::: Raw records

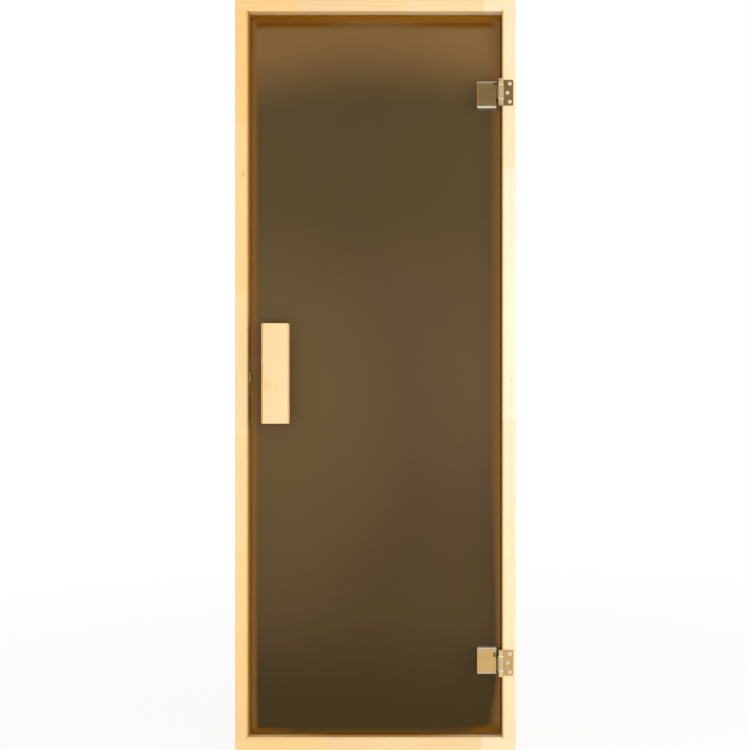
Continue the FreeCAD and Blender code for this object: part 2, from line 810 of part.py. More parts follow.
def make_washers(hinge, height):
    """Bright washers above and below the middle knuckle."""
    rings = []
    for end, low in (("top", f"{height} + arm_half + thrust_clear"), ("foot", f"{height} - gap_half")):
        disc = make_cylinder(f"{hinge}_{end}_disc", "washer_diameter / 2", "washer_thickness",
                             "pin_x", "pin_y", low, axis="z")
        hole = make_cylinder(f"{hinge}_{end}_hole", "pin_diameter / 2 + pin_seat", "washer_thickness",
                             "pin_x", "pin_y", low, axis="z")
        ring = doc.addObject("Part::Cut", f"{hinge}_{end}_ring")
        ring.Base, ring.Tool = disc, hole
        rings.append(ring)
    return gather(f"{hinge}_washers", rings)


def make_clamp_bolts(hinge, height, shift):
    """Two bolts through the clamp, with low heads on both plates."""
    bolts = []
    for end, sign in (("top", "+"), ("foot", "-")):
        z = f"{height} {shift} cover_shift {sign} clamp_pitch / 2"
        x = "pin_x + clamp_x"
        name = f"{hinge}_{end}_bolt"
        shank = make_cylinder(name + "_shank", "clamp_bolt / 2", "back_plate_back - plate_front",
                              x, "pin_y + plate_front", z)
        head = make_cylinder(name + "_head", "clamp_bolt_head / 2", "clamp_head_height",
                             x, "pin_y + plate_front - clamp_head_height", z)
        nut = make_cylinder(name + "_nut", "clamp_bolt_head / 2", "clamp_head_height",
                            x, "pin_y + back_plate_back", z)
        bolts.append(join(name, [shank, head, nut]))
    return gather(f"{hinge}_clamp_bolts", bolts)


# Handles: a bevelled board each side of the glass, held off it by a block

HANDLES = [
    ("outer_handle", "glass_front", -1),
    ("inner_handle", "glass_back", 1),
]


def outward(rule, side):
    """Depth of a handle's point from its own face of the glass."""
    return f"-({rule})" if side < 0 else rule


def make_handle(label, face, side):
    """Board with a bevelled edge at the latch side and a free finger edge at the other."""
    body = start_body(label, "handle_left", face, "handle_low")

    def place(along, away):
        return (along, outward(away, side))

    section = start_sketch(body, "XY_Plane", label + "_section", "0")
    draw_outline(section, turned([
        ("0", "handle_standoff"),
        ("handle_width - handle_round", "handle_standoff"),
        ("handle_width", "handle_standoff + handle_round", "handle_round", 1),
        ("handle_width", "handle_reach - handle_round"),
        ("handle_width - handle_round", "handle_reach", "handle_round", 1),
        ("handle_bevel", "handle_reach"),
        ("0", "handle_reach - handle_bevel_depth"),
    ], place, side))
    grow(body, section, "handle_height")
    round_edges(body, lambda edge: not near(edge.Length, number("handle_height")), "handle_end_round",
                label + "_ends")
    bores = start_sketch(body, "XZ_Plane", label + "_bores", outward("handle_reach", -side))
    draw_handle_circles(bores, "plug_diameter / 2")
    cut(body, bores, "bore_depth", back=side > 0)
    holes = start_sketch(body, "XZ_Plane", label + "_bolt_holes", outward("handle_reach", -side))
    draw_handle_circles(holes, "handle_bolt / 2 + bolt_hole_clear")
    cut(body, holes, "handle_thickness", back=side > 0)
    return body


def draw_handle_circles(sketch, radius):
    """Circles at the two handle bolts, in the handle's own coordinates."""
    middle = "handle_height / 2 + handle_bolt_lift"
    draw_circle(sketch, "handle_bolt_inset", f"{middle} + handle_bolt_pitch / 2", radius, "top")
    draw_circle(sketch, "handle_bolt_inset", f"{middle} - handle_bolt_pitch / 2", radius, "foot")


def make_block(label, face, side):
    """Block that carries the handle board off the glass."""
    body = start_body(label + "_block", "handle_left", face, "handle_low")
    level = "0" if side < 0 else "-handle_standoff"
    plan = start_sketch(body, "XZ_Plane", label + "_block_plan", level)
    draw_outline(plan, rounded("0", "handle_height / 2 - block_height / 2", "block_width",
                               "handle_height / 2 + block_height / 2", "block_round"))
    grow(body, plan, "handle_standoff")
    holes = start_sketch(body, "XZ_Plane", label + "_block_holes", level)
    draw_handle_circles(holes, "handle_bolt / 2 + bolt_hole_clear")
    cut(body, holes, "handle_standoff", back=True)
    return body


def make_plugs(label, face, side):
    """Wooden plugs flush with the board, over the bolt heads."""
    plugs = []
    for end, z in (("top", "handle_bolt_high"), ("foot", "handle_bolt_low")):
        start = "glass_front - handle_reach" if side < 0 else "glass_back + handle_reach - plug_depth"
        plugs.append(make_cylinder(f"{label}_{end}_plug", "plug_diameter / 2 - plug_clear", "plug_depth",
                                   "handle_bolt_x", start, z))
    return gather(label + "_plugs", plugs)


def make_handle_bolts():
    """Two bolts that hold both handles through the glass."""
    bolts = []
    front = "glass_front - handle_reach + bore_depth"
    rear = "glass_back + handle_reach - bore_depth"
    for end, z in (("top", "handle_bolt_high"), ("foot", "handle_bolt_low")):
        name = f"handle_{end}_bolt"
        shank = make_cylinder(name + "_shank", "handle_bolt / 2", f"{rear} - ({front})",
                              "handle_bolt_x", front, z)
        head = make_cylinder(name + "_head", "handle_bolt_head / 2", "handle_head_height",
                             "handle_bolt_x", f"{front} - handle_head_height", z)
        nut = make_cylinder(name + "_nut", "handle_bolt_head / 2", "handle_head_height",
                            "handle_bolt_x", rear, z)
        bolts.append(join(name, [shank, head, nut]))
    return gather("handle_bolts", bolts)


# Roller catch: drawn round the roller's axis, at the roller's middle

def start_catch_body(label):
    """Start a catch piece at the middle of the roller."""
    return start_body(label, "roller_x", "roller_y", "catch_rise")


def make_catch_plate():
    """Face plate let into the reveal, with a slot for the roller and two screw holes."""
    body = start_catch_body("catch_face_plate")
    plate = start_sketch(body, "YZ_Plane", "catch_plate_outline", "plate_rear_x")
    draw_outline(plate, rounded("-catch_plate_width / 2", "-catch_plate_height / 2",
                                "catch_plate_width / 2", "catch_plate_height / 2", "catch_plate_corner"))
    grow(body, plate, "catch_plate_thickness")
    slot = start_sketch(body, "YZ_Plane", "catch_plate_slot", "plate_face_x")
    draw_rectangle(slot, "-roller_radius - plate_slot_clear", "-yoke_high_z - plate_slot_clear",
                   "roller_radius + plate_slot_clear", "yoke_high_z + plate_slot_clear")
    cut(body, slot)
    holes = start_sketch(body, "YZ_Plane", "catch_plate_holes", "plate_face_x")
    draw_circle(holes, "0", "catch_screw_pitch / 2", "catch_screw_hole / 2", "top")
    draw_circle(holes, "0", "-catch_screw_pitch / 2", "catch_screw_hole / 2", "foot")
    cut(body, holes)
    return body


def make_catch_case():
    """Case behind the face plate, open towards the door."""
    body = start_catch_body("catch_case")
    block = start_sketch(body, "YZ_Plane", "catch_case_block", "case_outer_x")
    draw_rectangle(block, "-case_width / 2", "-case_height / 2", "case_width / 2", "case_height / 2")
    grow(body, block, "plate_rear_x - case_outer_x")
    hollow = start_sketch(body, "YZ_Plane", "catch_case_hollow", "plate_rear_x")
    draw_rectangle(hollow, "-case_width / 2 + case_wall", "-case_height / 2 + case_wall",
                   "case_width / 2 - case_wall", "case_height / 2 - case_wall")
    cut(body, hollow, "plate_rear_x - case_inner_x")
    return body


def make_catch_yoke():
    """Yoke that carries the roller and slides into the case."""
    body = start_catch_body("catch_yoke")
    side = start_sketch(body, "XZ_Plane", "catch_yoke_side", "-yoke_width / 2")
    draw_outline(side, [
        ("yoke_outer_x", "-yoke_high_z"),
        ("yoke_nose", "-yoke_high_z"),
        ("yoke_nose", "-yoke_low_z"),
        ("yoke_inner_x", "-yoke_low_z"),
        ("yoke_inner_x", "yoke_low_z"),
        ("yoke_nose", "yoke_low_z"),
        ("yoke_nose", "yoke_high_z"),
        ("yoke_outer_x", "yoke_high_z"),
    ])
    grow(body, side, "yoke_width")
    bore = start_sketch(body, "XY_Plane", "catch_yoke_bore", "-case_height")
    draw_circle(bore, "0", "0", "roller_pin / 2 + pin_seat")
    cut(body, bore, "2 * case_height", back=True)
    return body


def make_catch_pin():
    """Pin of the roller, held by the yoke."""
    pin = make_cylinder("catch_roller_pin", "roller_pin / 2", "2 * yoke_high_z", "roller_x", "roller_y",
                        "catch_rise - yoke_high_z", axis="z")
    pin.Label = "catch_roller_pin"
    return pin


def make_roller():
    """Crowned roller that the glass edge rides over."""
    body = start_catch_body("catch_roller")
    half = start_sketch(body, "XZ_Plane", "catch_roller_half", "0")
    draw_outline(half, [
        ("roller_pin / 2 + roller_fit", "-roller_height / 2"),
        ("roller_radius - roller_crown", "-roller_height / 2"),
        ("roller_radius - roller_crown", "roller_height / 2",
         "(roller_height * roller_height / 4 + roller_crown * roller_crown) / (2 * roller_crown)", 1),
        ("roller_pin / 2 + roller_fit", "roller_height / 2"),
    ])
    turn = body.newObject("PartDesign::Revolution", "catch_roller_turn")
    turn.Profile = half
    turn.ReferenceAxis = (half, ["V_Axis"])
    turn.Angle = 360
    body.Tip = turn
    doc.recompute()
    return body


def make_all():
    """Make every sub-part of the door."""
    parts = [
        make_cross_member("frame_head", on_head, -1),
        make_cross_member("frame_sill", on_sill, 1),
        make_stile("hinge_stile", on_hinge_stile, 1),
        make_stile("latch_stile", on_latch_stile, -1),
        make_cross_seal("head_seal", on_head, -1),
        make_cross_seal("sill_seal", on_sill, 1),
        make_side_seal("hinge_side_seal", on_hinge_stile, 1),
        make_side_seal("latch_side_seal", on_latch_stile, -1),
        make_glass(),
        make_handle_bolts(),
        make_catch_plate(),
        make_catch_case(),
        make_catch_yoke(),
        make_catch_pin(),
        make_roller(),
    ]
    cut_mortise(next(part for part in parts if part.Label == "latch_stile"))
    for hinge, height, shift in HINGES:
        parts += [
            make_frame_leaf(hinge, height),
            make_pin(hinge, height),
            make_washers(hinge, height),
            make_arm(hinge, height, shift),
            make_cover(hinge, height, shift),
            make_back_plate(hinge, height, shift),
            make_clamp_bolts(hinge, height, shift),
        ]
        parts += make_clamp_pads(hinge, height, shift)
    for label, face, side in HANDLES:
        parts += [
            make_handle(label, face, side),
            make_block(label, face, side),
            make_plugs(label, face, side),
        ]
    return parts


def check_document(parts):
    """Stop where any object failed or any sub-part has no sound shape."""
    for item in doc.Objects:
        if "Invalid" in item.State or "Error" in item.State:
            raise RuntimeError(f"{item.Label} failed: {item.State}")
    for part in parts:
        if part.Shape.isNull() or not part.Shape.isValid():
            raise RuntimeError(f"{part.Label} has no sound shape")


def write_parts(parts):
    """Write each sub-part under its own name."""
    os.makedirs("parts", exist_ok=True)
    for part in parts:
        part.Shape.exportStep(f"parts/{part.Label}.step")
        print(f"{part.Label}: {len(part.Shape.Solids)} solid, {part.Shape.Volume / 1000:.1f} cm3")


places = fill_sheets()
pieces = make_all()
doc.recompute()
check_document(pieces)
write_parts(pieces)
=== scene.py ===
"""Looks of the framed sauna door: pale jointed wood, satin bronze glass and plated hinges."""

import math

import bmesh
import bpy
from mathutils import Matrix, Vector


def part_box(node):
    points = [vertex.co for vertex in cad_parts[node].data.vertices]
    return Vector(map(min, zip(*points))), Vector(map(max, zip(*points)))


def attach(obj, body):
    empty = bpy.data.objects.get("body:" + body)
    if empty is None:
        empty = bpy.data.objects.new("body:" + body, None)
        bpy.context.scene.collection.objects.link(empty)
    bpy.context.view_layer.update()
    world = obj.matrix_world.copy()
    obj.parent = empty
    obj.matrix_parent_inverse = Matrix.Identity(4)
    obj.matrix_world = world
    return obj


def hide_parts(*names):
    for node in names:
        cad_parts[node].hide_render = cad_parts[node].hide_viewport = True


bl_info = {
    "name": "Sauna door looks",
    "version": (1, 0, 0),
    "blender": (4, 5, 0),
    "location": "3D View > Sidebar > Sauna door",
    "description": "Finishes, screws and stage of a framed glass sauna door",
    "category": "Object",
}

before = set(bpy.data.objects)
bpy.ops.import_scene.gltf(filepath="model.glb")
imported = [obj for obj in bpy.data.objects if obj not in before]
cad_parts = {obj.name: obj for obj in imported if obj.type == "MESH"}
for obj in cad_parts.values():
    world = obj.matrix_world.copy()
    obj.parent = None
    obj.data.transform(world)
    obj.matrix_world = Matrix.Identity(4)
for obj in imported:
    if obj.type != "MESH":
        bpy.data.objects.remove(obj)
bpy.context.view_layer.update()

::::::
::: Raw records

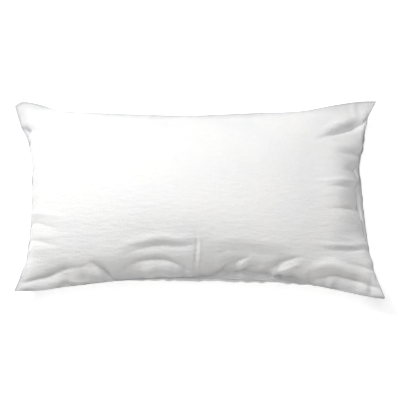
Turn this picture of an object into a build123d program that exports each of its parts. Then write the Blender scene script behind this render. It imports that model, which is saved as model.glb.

::::::

Task statement » Extract only the lines from the line with "places = fill_sheets()" through the line with "if empty is", keeping both end lines exactly as they are.

Exercise solution »
places = fill_sheets()
pieces = make_all()
doc.recompute()
check_document(pieces)
write_parts(pieces)
=== scene.py ===
"""Looks of the framed sauna door: pale jointed wood, satin bronze glass and plated hinges."""

import math

import bmesh
import bpy
from mathutils import Matrix, Vector


def part_box(node):
    points = [vertex.co for vertex in cad_parts[node].data.vertices]
    return Vector(map(min, zip(*points))), Vector(map(max, zip(*points)))


def attach(obj, body):
    empty = bpy.data.objects.get("body:" + body)
    if empty is None:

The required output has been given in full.